Hermansky-Pudlak syndrome pulmonary fibrosis: a rare inherited interstitial lung disease

Abstract

Pulmonary fibrosis is a progressive interstitial lung disease of unknown aetiology with a poor prognosis. Studying genetic diseases associated with pulmonary fibrosis provides insights into the pathogenesis of the disease. Hermansky-Pudlak syndrome (HPS), a rare autosomal recessive disorder characterised by abnormal biogenesis of lysosome-related organelles, manifests with oculocutaneous albinism and excessive bleeding of variable severity. Pulmonary fibrosis is highly prevalent in three out of 10 genetic types of HPS (HPS-1, HPS-2 and HPS-4).

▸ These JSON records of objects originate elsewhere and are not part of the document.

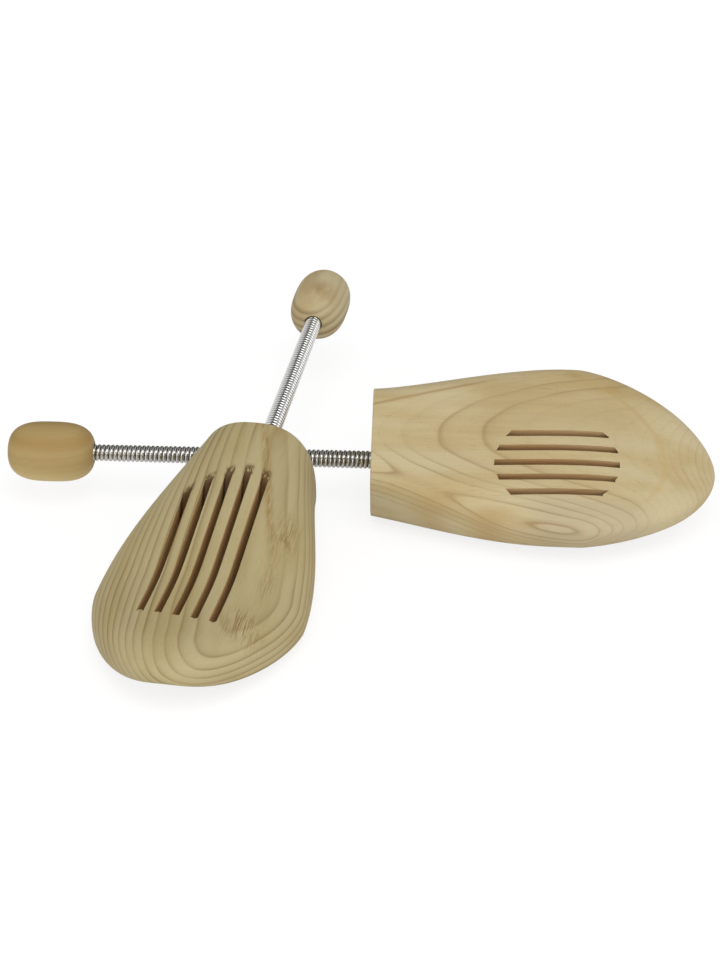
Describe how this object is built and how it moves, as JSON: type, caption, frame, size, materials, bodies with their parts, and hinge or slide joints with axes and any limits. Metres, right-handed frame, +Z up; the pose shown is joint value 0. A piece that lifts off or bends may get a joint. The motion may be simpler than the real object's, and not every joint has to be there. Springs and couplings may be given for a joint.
{
  "type": "spiral shoe tree",
  "caption": "Left and right spiral shoe trees: a slotted wooden forefoot block and a barrel-shaped heel knob joined by a bendable steel spring, lying crossed.",
  "frame": {"origin": "on the table, under the middle of the bounding box of both trees as they lie", "axes": "+Z up, +X from the right tree's heel knob towards its toe, +Y away from the left tree's toe"},
  "size_m": [0.2942, 0.2888, 0.055],
  "materials": {
    "pine": "bare sanded pine, matt",
    "left_knob_pine": "bare turned pine, matt",
    "right_knob_pine": "bare turned pine, matt",
    "spring_steel": "bright nickel plating"
  },
  "bodies": {
    "right_forefoot": {"right_forefoot": "pine"},
    "right_spring": {"right_spring": "spring_steel"},
    "right_knob": {"right_knob": "right_knob_pine"},
    "left_forefoot": {"left_forefoot": "pine"},
    "left_spring": {"left_spring": "spring_steel"},
    "left_knob": {"left_knob": "left_knob_pine"}
  },
  "joints": [
    {"name": "right_spring_bend", "type": "hinge", "parent": "right_forefoot", "child": "right_spring", "pos_m": [-0.01407, 0.0119, 0.0226], "axis": [-0.0105, 0.0004, -0.9999], "range_deg": [-5, 45], "stiffness_Nm_per_rad": 0.2, "deforming": ["right_spring"]},
    {"name": "right_knob_bend", "type": "hinge", "parent": "right_spring", "child": "right_knob", "pos_m": [-0.09135, 0.0146, 0.02341], "axis": [-0.0105, 0.0004, -0.9999], "range_deg": [-5, 45], "stiffness_Nm_per_rad": 0.2, "deforming": ["right_spring"]},
    {"name": "left_tree_lift", "type": "slide", "parent": "right_forefoot", "child": "left_forefoot", "axis": [0, 0, 1], "range_m": [0, 0.12]},
    {"name": "left_spring_bend", "type": "hinge", "parent": "left_forefoot", "child": "left_spring", "pos_m": [-0.03813, 0.01327, 0.03072], "axis": [0.9839, -0.1788, 0], "range_deg": [0, 45], "stiffness_Nm_per_rad": 0.2, "deforming": ["left_spring"]},
    {"name": "left_knob_bend", "type": "hinge", "parent": "left_spring", "child": "left_knob", "pos_m": [-0.02433, 0.08917, 0.0361], "axis": [0.9839, -0.1788, 0], "range_deg": [0, 45], "stiffness_Nm_per_rad": 0.2, "deforming": ["left_spring"]}
  ],
  "couplings": [
    {"joint": "right_knob_bend", "follows": "right_spring_bend", "ratio": 1},
    {"joint": "left_knob_bend", "follows": "left_spring_bend", "ratio": 1}
  ]
}
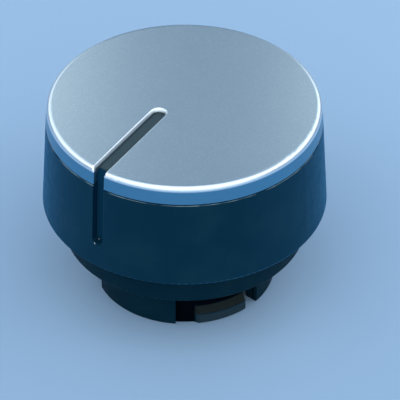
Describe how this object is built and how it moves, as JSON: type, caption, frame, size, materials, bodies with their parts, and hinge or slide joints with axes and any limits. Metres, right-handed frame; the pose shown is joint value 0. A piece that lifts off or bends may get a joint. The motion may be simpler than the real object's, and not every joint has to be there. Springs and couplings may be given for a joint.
{
  "type": "washing machine knob",
  "caption": "Round appliance control knob: silver cap with a pointer slot on a dark flared grip, over a notched snap-in base ring and a D-shaft socket with a clamp ring.",
  "frame": {"origin": "on the knob's axis, level with the foot of the base ring", "axes": "+Z along the axis from the foot to the cap; -Y points the way the pointer points"},
  "size_m": [0.05, 0.05, 0.0367],
  "materials": {
    "silver_cap": "satin metallic silver coating",
    "dark_grip": "fine satin moulding",
    "dark_carrier": "fine satin moulding",
    "spring_steel": "dark tempered"
  },
  "bodies": {
    "root": {"top_cap": "silver_cap", "grip_shell": "dark_grip", "hub_carrier": "dark_carrier", "clamp_ring": "spring_steel"}
  },
  "joints": []
}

Thus, genotyping of individuals with HPS is clinically relevant. HPS-1 tends to affect Puerto Rican individuals due to a genetic founder effect. HPS pulmonary fibrosis shares some clinical features with idiopathic pulmonary fibrosis (IPF), including dyspnoea, cough, restrictive lung physiology and computed tomography (CT) findings of fibrosis. In contrast to IPF, HPS pulmonary fibrosis generally affects children (HPS-2) or middle-aged adults (HPS-1 or HPS-4) and may be associated with ground-glass opacification in CT scans. Histopathology of HPS pulmonary fibrosis, and not IPF, shows vacuolated hyperplastic type II cells with enlarged lamellar bodies and alveolar macrophages with lipofuscin-like deposits. Antifibrotic drugs approved as treatment for IPF are not approved for HPS pulmonary fibrosis. However, lung transplantation has been performed in patients with severe HPS pulmonary fibrosis. HPS pulmonary fibrosis serves as a model for studying fibrotic lung disease and fibrosis in general.

FIGURE 1

Clinical features of Hermansky–Pudlak syndrome (HPS). a, b) Hypopigmentation of a) hair and b) skin and iris of a Puerto Rican male. c) δ-granules are absent in platelets from a patient with HPS-1 imaged using whole-mount transmission electron microscopy. Scale bar: 2 μm. d) Bilateral interstitial infiltrates are found in a chest radiograph of a 50-year-old female with HPS pulmonary fibrosis. e) Fibrotic lung tissue stained with haematoxylin and eosin and f) unstained renal epithelial cells isolated from urine derived from a subject with HPS-1 show abnormal intracellular deposits. Scale bar: 20 μm.

FIGURE 2

Relationships of protein complexes involved in Hermansky–Pudlak syndrome (HPS), biogenesis of intracellular organelles and clinical manifestations of disease. Four stages (I–IV) of melanosome maturation and platelet δ-granule (dense granule), lamellar body and lysosome formation via the endosomal pathway from the TGN are shown. Defects in these vesicles are associated with oculocutaneous albinism, bleeding diathesis, pulmonary fibrosis and excessive cellular deposits in HPS. Protein complexes associated with HPS, including AP-3, BLOC-1, BLOC-2 and BLOC-3, and a Rab32/38 guanine nucleotide exchange factor comprised of HPS1 and HPS4 protein subunits, are involved in the formation of melanosomes, platelet δ-granules, lamellar bodies and lysosomes. TGN: trans-Golgi network; AP: adaptor protein; BLOC: biogenesis of lysosome-related organelles complex.

FIGURE 3

Computed tomography (CT) scan and histopathological images of Hermansky–Pudlak syndrome (HPS) pulmonary fibrosis. a) Supine and b) prone CT scan images of a 47-year-old subject with moderate HPS pulmonary fibrosis show bilateral ground-glass opacities, reticulations and honeycombing. c) CT scan image of a 38-year-old subject with HPS pulmonary fibrosis demonstrates bilateral ground-glass opacities, traction bronchiectasis, reticulations and honeycombing. d) Aggregates of foamy alveolar macrophages, vacuolated hyperplastic type II alveolar epithelial cells containing enlarged lamellar bodies, and interstitial accumulation of cells and extracellular matrix are found in lung tissue from a subject with HPS pulmonary fibrosis. Haematoxylin and eosin staining. Scale bar: 20 μm.